Before Pauley, BNY Mellon and the Gibbs group presented a veritable smorgasbord of arguments for why the Article 77 proceeding doesn't fit the definition of a mass action under the Class Action Fairness Act. (On the offchance you've forgotten any of their points, here's a summary.) At the Second Circuit, the trustee and the Gibbs group have homed in on three key questions: Is Walnut Place a "defendant" with the standing to remove the case to federal court? Does the Article 77 proceeding involve monetary relief, as required under CAFA, since it only seeks a declaration that BNY Mellon behaved reasonably as a trustee? And, in the argument perhaps most likely to warrant the Second Circuit's involvement, does Pauley's reasoning on the securities exception to CAFA contradict a previous ruling by the appellate court -- and compromise Congress's intention of conferring state-court jurisdiction on some securities class actions?
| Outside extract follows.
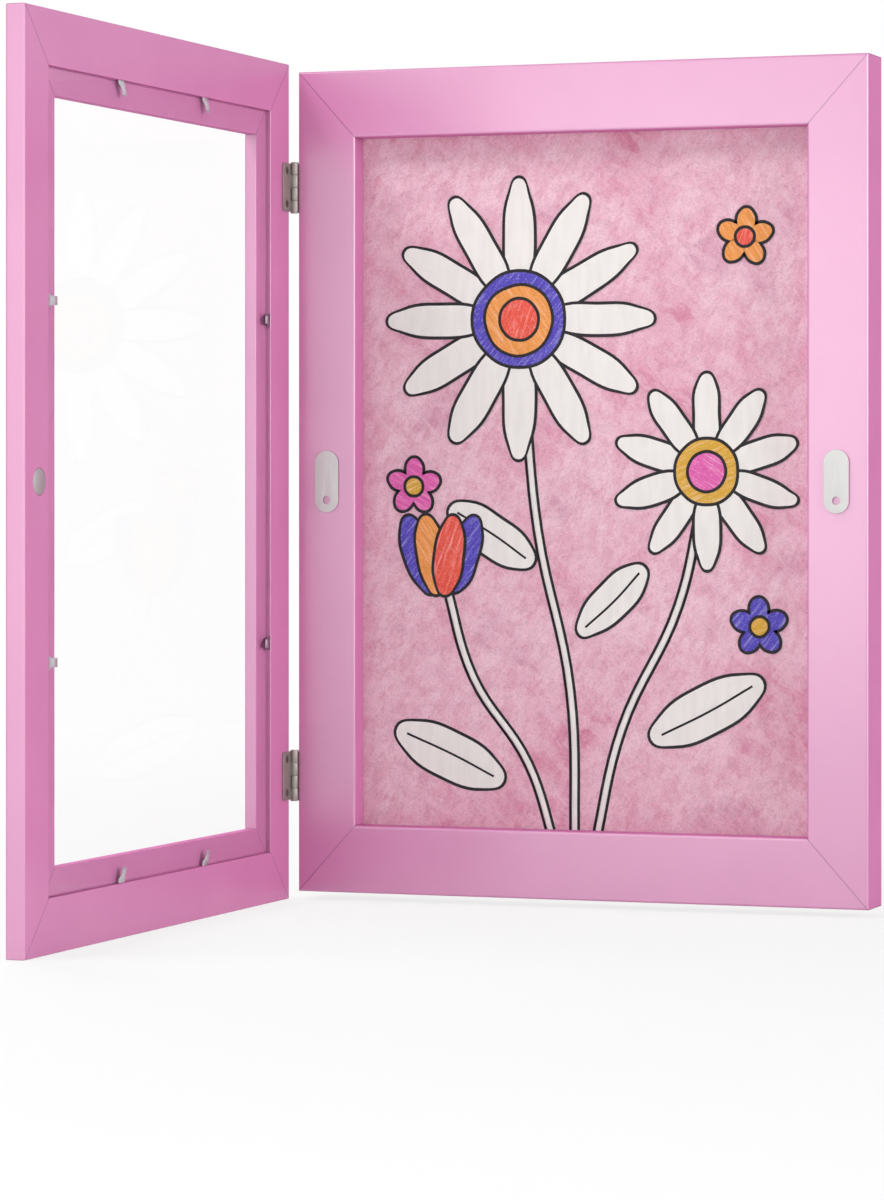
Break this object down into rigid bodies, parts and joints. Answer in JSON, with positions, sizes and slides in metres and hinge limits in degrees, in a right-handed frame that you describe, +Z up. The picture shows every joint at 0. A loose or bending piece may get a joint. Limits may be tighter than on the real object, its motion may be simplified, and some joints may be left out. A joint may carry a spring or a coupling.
{
  "type": "front-opening art frame",
  "caption": "Deep rectangular picture frame with a glazed door hinged on its left side and held shut by a magnet, for storing and showing drawings.",
  "frame": {"origin": "middle of the bottom rail's back face, on the plane that lies against the wall", "axes": "+X to the right as seen from the front, +Y back towards the wall, +Z up"},
  "size_m": [0.2543, 0.2693, 0.3443],
  "materials": {
    "pink_paint": "satin",
    "clear_acrylic": "gloss",
    "bright_steel": "satin",
    "hinge_steel": "satin",
    "strike_steel": "satin",
    "magnet_nickel": "satin",
    "zinc_steel": "satin",
    "adhesive_pad": "matte",
    "painted_sheet": "matte",
    "white_paper": "matte",
    "brown_card": "matte",
    "hardboard": "matte"
  },
  "bodies": {
    "frame": {"back_point_1": "bright_steel", "back_point_2": "bright_steel", "back_point_3": "bright_steel", "back_point_4": "bright_steel", "back_point_5": "bright_steel", "back_point_6": "bright_steel", "backboard": "hardboard", "display_sheet": "painted_sheet", "filler_card": "brown_card", "frame_bottom_rail": "pink_paint", "frame_corner_nail_1": "zinc_steel", "frame_corner_nail_2": "zinc_steel", "frame_corner_nail_3": "zinc_steel", "frame_corner_nail_4": "zinc_steel", "frame_left_stile": "pink_paint", "frame_right_stile": "pink_paint", "frame_top_rail": "pink_paint", "landscape_hanger": "zinc_steel", "landscape_hanger_nail_1": "zinc_steel", "landscape_hanger_nail_2": "zinc_steel", "left_strike_pad": "adhesive_pad", "left_strike_plate": "strike_steel", "lower_hinge_frame_leaf": "hinge_steel", "lower_hinge_frame_screw_1": "hinge_steel", "lower_hinge_frame_screw_2": "hinge_steel", "lower_hinge_pin": "hinge_steel", "portrait_hanger": "zinc_steel", "portrait_hanger_nail_1": "zinc_steel", "portrait_hanger_nail_2": "zinc_steel", "right_strike_pad": "adhesive_pad", "right_strike_plate": "strike_steel", "stored_sheets": "white_paper", "upper_hinge_frame_leaf": "hinge_steel", "upper_hinge_frame_screw_1": "hinge_steel", "upper_hinge_frame_screw_2": "hinge_steel", "upper_hinge_pin": "hinge_steel"},
    "door": {"door_bottom_rail": "pink_paint", "door_corner_nail_1": "zinc_steel", "door_corner_nail_2": "zinc_steel", "door_corner_nail_3": "zinc_steel", "door_corner_nail_4": "zinc_steel", "door_free_stile": "pink_paint", "door_hinge_stile": "pink_paint", "door_top_rail": "pink_paint", "glazing_pane": "clear_acrylic", "glazing_point_1": "bright_steel", "glazing_point_2": "bright_steel", "glazing_point_3": "bright_steel", "glazing_point_4": "bright_steel", "glazing_point_5": "bright_steel", "glazing_point_6": "bright_steel", "glazing_point_7": "bright_steel", "glazing_point_8": "bright_steel", "lower_hinge_door_leaf": "hinge_steel", "lower_hinge_door_screw_1": "hinge_steel", "lower_hinge_door_screw_2": "hinge_steel", "magnet": "magnet_nickel", "upper_hinge_door_leaf": "hinge_steel", "upper_hinge_door_screw_1": "hinge_steel", "upper_hinge_door_screw_2": "hinge_steel"}
  },
  "joints": [
    {"name": "door_swing", "type": "hinge", "parent": "frame", "child": "door", "pos_m": [-0.12325, -0.02045, 0.16053], "axis": [0, 0, 1], "range_deg": [-90, 90]}
  ]
}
"[Pauley] held that CAFA's securities exception applies only when the claim can be resolved solely by reference to 'the bare text of' the securities instruments at issue," wrote BNY Mellon's lawyers (including Mayer Brown appellate specialist Andrew Frey).
"But because 'any securities claim under state law will necessarily involve' issues that look beyond the bare text of the instrument, the district court's reading of the securities exception leaves it 'essentially meaningless.'... The ruling below thus has wide-reaching implications, opening the federal courts to virtually all class actions involving securities," the brief continues. "Because this issue is important and recurring, and particularly given this court's central role in establishing the nation's law relating to securities, guidance from this court on this important element of the congressional scheme is essential."
I'll let you know when Grais files his response to the appellate briefs.